Instructions to follow:
Pull out of the data below the stretch of lines bounded by the one containing "growth = Growth()" and the one containing "import numpy as np", both bounds included, unchanged.

• • •

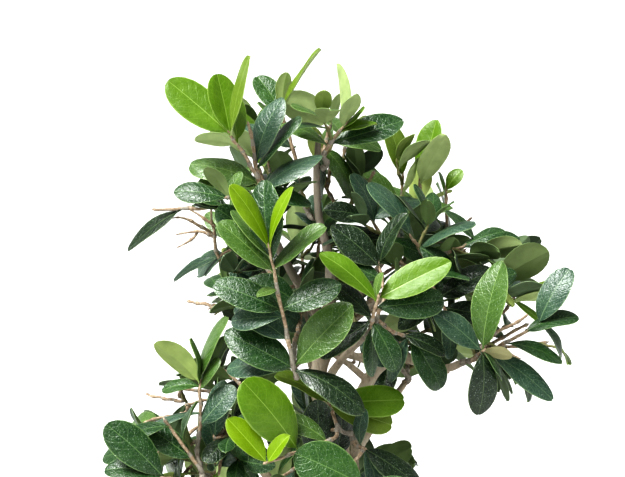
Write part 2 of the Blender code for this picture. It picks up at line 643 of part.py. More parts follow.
def ball_round(body):
    middle = sum(body.points, Vector()) / len(body.points)
    return middle, max((point - middle).length for point in body.points)


def rule_tip(mass, number, rng):
    """The tip and heading of one added shoot, spread evenly over the mass's rounded outside."""
    height = 1.0 - 2.0 * (number + 0.5) / mass.count
    turn = number * GOLDEN + rng.uniform(-TIP_TURN, TIP_TURN) + mass.seed
    flat = math.sqrt(1.0 - height * height)
    way = Vector((flat * math.cos(turn), height, flat * math.sin(turn)))
    share = rng.uniform(*TIP_DEPTH)
    tip = spot(*(m + r * w * share for m, r, w in zip(mass.middle, mass.reach, way)))
    outward = (tip - CROWN_MIDDLE).normalized()
    along = outward + Vector((way.x, way.z, way.y)) * SHOOT_SPREAD + UP * SHOOT_LIFT
    return tip, along.normalized()


def seen_at(point):
    """Where a point shows on the upright plane through the trunk."""
    shows = EYE + (point - EYE) * (EYE.y / (EYE.y - point.y))
    return shows.x, shows.z


def in_rounds(place, rounds):
    return any(math.hypot(place[0] - right, place[1] - up) < radius for right, up, radius in rounds)


def in_outline(blade):
    """Whether a blade's tip is within the crown's outline and no part of it shows in a gap."""
    along = [seen_at(blade.foot + blade.axis * (blade.length * share)) for share in SKY_SHARES]
    return in_rounds(along[-1], OUTLINE) and not any(in_rounds(place, SKY) for place in along)


# ---------------------------------------------------------------- pot and soil

def rounded_ring(half_length, half_width, corner, height):
    ring = []
    for quarter in range(4):
        sign_x = (1, -1, -1, 1)[quarter]
        sign_y = (1, 1, -1, -1)[quarter]
        for step in range(CORNER_STEPS + 1):
            angle = math.pi / 2.0 * (quarter + step / CORNER_STEPS)
            ring.append(Vector((sign_x * (half_length - corner) + corner * math.cos(angle),
                                sign_y * (half_width - corner) + corner * math.sin(angle), height)))
    return ring


def rings_body(profile):
    """A closed body from rounded rings. profile: (inset from the lip's outline, height)."""
    rings = []
    for inset, height in profile:
        rings.append(rounded_ring(POT_LENGTH / 2.0 - inset, POT_WIDTH / 2.0 - inset,
                                  max(POT_CORNER - inset, INNER_CORNER), height))
    count = len(rings[0])
    faces = [tuple(reversed(range(count)))]
    for i in range(len(rings) - 1):
        for j in range(count):
            a = i * count + j
            b = i * count + (j + 1) % count
            faces.append((a, b, b + count, a + count))
    faces.append(tuple(range((len(rings) - 1) * count, len(rings) * count)))
    return Body([point for ring in rings for point in ring], faces)


def wall_inset(height):
    """How far the pot's outer wall stands in from the lip's outline at a height."""
    return LIP_OUT + POT_FLARE * (1.0 - height / POT_HEIGHT)


def pot_body():
    lip_foot = POT_HEIGHT - LIP_HEIGHT
    outside = [
        (wall_inset(0.0) + POT_FOOT_INSET, 0.0),
        (wall_inset(0.0) + POT_FOOT_INSET, POT_FOOT_HEIGHT),
        (wall_inset(POT_FOOT_HEIGHT) + FOOT_STEP, POT_FOOT_HEIGHT),
        (wall_inset(POT_FOOT_HEIGHT + FOOT_SLANT), POT_FOOT_HEIGHT + FOOT_SLANT),
        (wall_inset(lip_foot - LIP_ROUND), lip_foot - LIP_ROUND),
        (LIP_ROUND / 2.0, lip_foot),
        (0.0, lip_foot + LIP_ROUND),
        (0.0, POT_HEIGHT - LIP_ROUND),
        (LIP_ROUND, POT_HEIGHT),
    ]
    inside = [
        (LIP_OUT + POT_WALL - LIP_INNER_EDGE, POT_HEIGHT),
        (LIP_OUT + POT_WALL, POT_HEIGHT - LIP_INNER_EDGE),
        (wall_inset(POT_FLOOR) + POT_WALL, POT_FLOOR),
    ]
    return rings_body(outside + inside)


def soil_body():
    def inner(height):
        share = (height - POT_FLOOR) / (POT_HEIGHT - LIP_INNER_EDGE - POT_FLOOR)
        low = wall_inset(POT_FLOOR) + POT_WALL
        return low + (LIP_OUT + POT_WALL - low) * share + GAP

    edge = SOIL_TOP - SOIL_EDGE_DROP
    band_share, drop_share = SOIL_SHOULDER
    return rings_body([
        (inner(POT_FLOOR + GAP), POT_FLOOR + GAP),
        (inner(edge), edge),
        (inner(edge) + SOIL_EDGE_BAND * band_share, SOIL_TOP - SOIL_EDGE_DROP * drop_share),
        (inner(edge) + SOIL_EDGE_BAND, SOIL_TOP),
    ])


# ---------------------------------------------------------------- Blender objects

def material(name, kind):
    colour, roughness = COLOURS[kind]
    made = bpy.data.materials.new(name)
    made.use_nodes = True
    shader = made.node_tree.nodes["Principled BSDF"]
    shader.inputs["Base Color"].default_value = (*colour, 1.0)
    shader.inputs["Roughness"].default_value = roughness
    shader.inputs["Metallic"].default_value = 0.0
    made.diffuse_color = (*colour, 1.0)
    return made


def add_object(name, body, collection=None):
    mesh = bpy.data.meshes.new(name)
    mesh.from_pydata([tuple(point * MM) for point in body.points], [], body.faces)
    mesh.validate()
    made = bpy.data.objects.new(name, mesh)
    (collection or bpy.context.scene.collection).objects.link(made)
    return made


def apply_modifiers(made):
    graph = bpy.context.evaluated_depsgraph_get()
    mesh = bpy.data.meshes.new_from_object(made.evaluated_get(graph))
    made.modifiers.clear()
    made.data = mesh


def cut_clear(made, cutter_body):
    """Cuts a limb's foot back to a clear seat on the limb that carries it."""
    cutter = add_object("cutter_" + made.name, cutter_body)
    cut = made.modifiers.new("seat", "BOOLEAN")
    cut.operation = "DIFFERENCE"
    cut.solver = "EXACT"
    cut.object = cutter
    apply_modifiers(made)
    bpy.data.objects.remove(cutter)


def keep_largest(mesh):
    """Drops loose scraps, and fills sealed hollows, by keeping the shell with the most corners."""
    work = bmesh.new()
    work.from_mesh(mesh)
    shells = []
    left = set(work.verts)
    while left:
        shell = {left.pop()}
        edge = list(shell)
        while edge:
            near = {link.other_vert(corner) for corner in edge for link in corner.link_edges} - shell
            shell |= near
            edge = list(near)
        left -= shell
        shells.append(shell)
    shells.sort(key=len)
    spare = [corner for shell in shells[:-1] for corner in shell]
    bmesh.ops.delete(work, geom=spare, context="VERTS")
    work.to_mesh(mesh)
    work.free()


def fuse(name, bodies):
    """One solid from a stem and all that grows on it."""
    made = add_object(name, bodies[0])
    group = bpy.data.collections.new("parts_" + name)
    bpy.context.scene.collection.children.link(group)
    for i, body in enumerate(bodies[1:]):
        add_object(f"{name}_{i}", body, group)
    union = made.modifiers.new("fuse", "BOOLEAN")
    union.operation = "UNION"
    union.solver = "MANIFOLD"
    union.operand_type = "COLLECTION"
    union.collection = group
    apply_modifiers(made)
    for part in list(group.objects):
        bpy.data.objects.remove(part)
    bpy.data.collections.remove(group)
    keep_largest(made.data)
    return made


def finish(made, kind, smooth=0.0):
    made.data.materials.clear()
    made.data.materials.append(material(made.name, kind))
    made.data.shade_flat()
    if smooth:
        made.data.shade_smooth()
        made.data.set_sharp_from_angle(angle=smooth)


def build():
    for old in list(bpy.data.objects):
        bpy.data.objects.remove(old)
    finish(add_object("pot", pot_body()), "pot", math.radians(35))
    finish(add_object("soil", soil_body()), "soil", math.radians(35))
    finish(add_object("trunk", trunk_body()), "trunk", math.radians(50))
    for name, bough in BOUGHS.items():
        made = add_object(name, bough_body(name))
        carrier = trunk_body(GAP) if bough.carrier == "trunk" else bough_body(bough.carrier, GAP)
        cut_clear(made, carrier)
        finish(made, "bough", math.radians(50))
    growth = Growth()
    for grow in (growth.grow_named_twigs, growth.grow_named_leaves, growth.grow_by_rule):
        for name in MASSES:
            grow(name)
    for name in MASSES:
        bodies = [tube(path, radii, TWIG_SIDES) for path, radii in growth.twigs[name]]
        bodies += [blade_body(blade) for blade in growth.blades[name]]
        finish(fuse(name, bodies), "leaves")


build()
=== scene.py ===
"""The looks of an olive bonsai: bark, twigs, leaves, soil, pot, light and camera.

Lengths are in millimetres until a mesh is made. The limbs, twigs and leaves are laid out by the
same sizes and the same seeded rule as the solids that they stand for, then carried on to finer
twigs. spot(right, up, back) is the point that shows at (right, up) on the upright plane through the
trunk, seen from EYE, and lies `back` behind that plane, or before it where `back` is negative.
"""

import math
import random
from collections import namedtuple
from itertools import accumulate

import bmesh
import bpy
import numpy as np
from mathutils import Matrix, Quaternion, Vector, noise
from mathutils.bvhtree import BVHTree
from mathutils.kdtree import KDTree


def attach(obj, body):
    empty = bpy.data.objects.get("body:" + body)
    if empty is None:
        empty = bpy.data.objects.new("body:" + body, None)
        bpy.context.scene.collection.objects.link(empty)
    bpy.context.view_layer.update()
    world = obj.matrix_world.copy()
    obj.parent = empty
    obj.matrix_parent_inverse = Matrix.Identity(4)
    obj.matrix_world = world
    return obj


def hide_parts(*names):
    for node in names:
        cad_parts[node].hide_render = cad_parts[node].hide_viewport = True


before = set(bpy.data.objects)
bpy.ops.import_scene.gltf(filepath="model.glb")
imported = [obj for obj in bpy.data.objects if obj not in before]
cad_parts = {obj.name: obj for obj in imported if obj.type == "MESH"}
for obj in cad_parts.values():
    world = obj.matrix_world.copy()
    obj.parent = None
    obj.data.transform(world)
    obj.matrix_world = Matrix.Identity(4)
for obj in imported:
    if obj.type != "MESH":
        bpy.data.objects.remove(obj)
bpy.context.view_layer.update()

MM = 0.001

GAP = 0.3  # clearance between neighbouring solids
EYE = Vector((-3.5, -1094.0, 412.0))  # where the front of the tree is laid out from
FRONT = Vector((0.0, -1.0, 0.0))
UP = Vector((0.0, 0.0, 1.0))

# The pot: a rounded rectangle that widens upwards to a plain lip.
POT_LENGTH = 196.0  # over the lip
POT_WIDTH = 146.0
POT_HEIGHT = 70.0
POT_FOOT_HEIGHT = 5.0
POT_FOOT_INSET = 7.0  # how far the foot stands in from the wall above it
POT_FLARE = 12.0  # how much wider the wall is on each side at the top than at the foot
POT_CORNER = 26.0
POT_WALL = 6.0
POT_FLOOR = 9.0
LIP_HEIGHT = 9.0
LIP_OUT = 3.5
LIP_ROUND = 1.5
LIP_INNER_EDGE = 1.0
FOOT_STEP = 2.0  # the wall's lower edge: how far it stands in, and how high it slants
FOOT_SLANT = 3.0
INNER_CORNER = 3.0
SOIL_TOP = 61.0
SOIL_EDGE_DROP = 3.0  # the soil falls away a little towards the wall
SOIL_EDGE_BAND = 11.0

# The trunk, from the soil up: right, back, height and radius.
TRUNK = (
    (15.0, 3.0, SOIL_TOP + GAP, 13.0),
    (7.0, 2.0, 80.0, 11.8),
    (-5.0, 2.0, 104.0, 10.4),
    (-9.0, 2.0, 130.0, 9.2),
    (-3.0, 3.0, 157.0, 7.7),
    (7.0, 5.0, 184.0, 6.3),
    (8.0, 6.0, 203.0, 5.3),
    (0.0, 7.0, 222.0, 4.3),
    (0.5, 7.0, 243.0, 3.5),
    (4.0, 5.0, 266.0, 2.8),
    (4.5, 4.0, 286.0, 2.3),
    (-0.5, 3.0, 307.0, 1.9),
    (-1.5, 2.0, 330.0, 1.6),
    (-0.5, 0.0, 346.0, 1.4),
)
TRUNK_SIDES = 12
TRUNK_STEPS = 2  # rings for each stretch between two rows of TRUNK
FLARE_REACH = 5.0  # how far the root flare stands out past the trunk at the soil
FLARE_HEIGHT = 17.0
FLARE_LOBES = 4
FLARE_TURN = 0.6
FLARE_EVEN = 0.7  # the share of the flare that is the same all round
BOUGH_SIDES = 8
BOUGH_STEPS = 6
LIMB_CLEAR = 0.5  # twigs and leaves keep this far from every limb
TRUNK_SEAT = 0.8  # a stem that leaves the trunk begins this far outside it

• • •

Answer in full:
    growth = Growth()
    for grow in (growth.grow_named_twigs, growth.grow_named_leaves, growth.grow_by_rule):
        for name in MASSES:
            grow(name)
    for name in MASSES:
        bodies = [tube(path, radii, TWIG_SIDES) for path, radii in growth.twigs[name]]
        bodies += [blade_body(blade) for blade in growth.blades[name]]
        finish(fuse(name, bodies), "leaves")


build()
=== scene.py ===
"""The looks of an olive bonsai: bark, twigs, leaves, soil, pot, light and camera.

Lengths are in millimetres until a mesh is made. The limbs, twigs and leaves are laid out by the
same sizes and the same seeded rule as the solids that they stand for, then carried on to finer
twigs. spot(right, up, back) is the point that shows at (right, up) on the upright plane through the
trunk, seen from EYE, and lies `back` behind that plane, or before it where `back` is negative.
"""

import math
import random
from collections import namedtuple
from itertools import accumulate

import bmesh
import bpy
import numpy as np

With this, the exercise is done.